When it comes to elections, Israel's Benjamin Netanyahu is the political equivalent of a scrambling quarterback. During the three-month election campaign that ended Tuesday night, the prime minister fell 20 yards behind the line of scrimmage before evading a savage blitz, escaped a catastrophic sack, then, at the last moment, turned upfield, crossed the line of scrimmage and galloped ahead for a huge gain.
Although Netanyahu's Likud Party only won about half the number of seats needed to secure a majority in Israel's parliament, it did so much better than anyone expected (including Bibi) that he seems to have triumphed in the goal he had set for himself last December when he broke up the government he had formed in 2013 and called new elections.

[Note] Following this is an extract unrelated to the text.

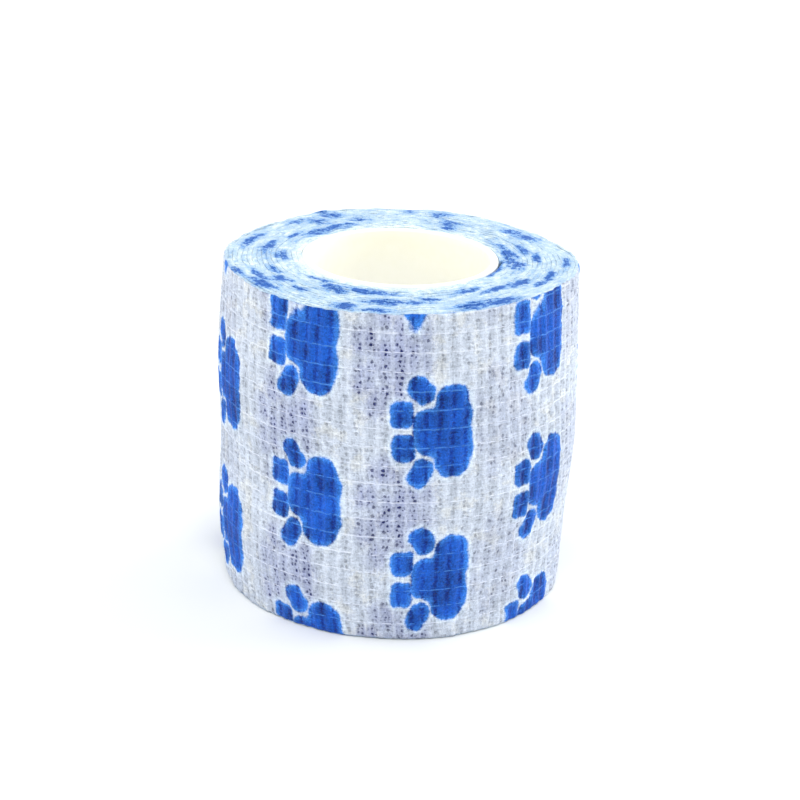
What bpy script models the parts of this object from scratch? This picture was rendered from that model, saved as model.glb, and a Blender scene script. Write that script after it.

He did that because he wanted to strengthen his own hand and rid himself of two hostile coalition partners at the same time. This was a risky strategy, and it looked for quite a while like a disastrous one.
Throughout the final weeks, polling suggested Likud had fallen behind the center-left opposition, the Zionist Unon.
If Likud had come in second Tuesday night, the ZU might have been given the first crack at forming a new government — and though it would have had profound difficulties assembling that new government, it's possible the ZU might have succeeded.
But had it failed, Bibi would then have been left with the horrid task of slapping together some kind of nightmarish contraption coalition to secure the 61 seats necessary for a majority. He would have been weak and his government would have been on the verge of collapse from the moment it was assembled.
Something else — something entirely unexpected — happened. Bibi's Likud was expected to secure 20 to 22 seats in the Knesset Tuesday night. That's what all the polls showed. Instead, it appears Likud won 29, maybe 30 seats.
Not only was that shockingly good for Likud, it was a far stronger showing than in the last election, because in 2013, the party had merged with another called Yisrael Beytenu.
In 2013, Likud and Yisrael Beytenu together won about 23 percent of the vote. Tuesday night, Likud alone won 24 percent (or so the results seemed to suggest at press time).
Take it still further: Yisrael Beytenu evidently won six seats last night. So, if you unofficially reassemble the 2013 merger and unite its total with Likud's, their overall number is 36 to 37 seats—nearly a 15 percent gain in two years.
Bibi's path to forming a new government is clear and should be relatively easy, especially compared to last time.
He gambled his entire career and he won, just as he did with the speech in front of Congress earlier this month.
The three-month election process was heart-stopping and melodramatic, like an old "Batman" episode from the 1960s without the camp — including the startling role played by Special Guest Villain Barack Obama doing everything in his power to take down the man he seems to have chosen as his Enemy No. 1.
The president (or his team) shipped close campaign aides to Israel to help Bibi's opponents, and one State Department-funded group helped coordinate the line of attack.
The strategists going after him figured out that the key to the election was to stimulate what might be called "Bibi exhaustion" in the electorate. Their approach was to remind centrist voters of Bibi's failure to do anything about the nation's spiraling cost-of-living crisis, which had helped bring hundreds of thousands of Israelis into the streets in mass protests in 2011.
It worked. A bit. The Zionist Union won something like 24 seats, an improvement for its core Labor Party from 15 seats just two years ago. But the thing is, Israel's left doesn't have any answers to the nation's pressing problems either — and is seen as too ready to capitulate on hard-core defense and security issues.
So, in the final days of the election, trapped in his own backfield, the Zionist Union coming hard upon him as Obama and his minions cheered from the skyboxes, Bibi eluded its grasp and made his move. Love him or hate him, you have to admit that Bibi pulled off a pretty spectacular piece of footwork in the most exciting election finish I can remember.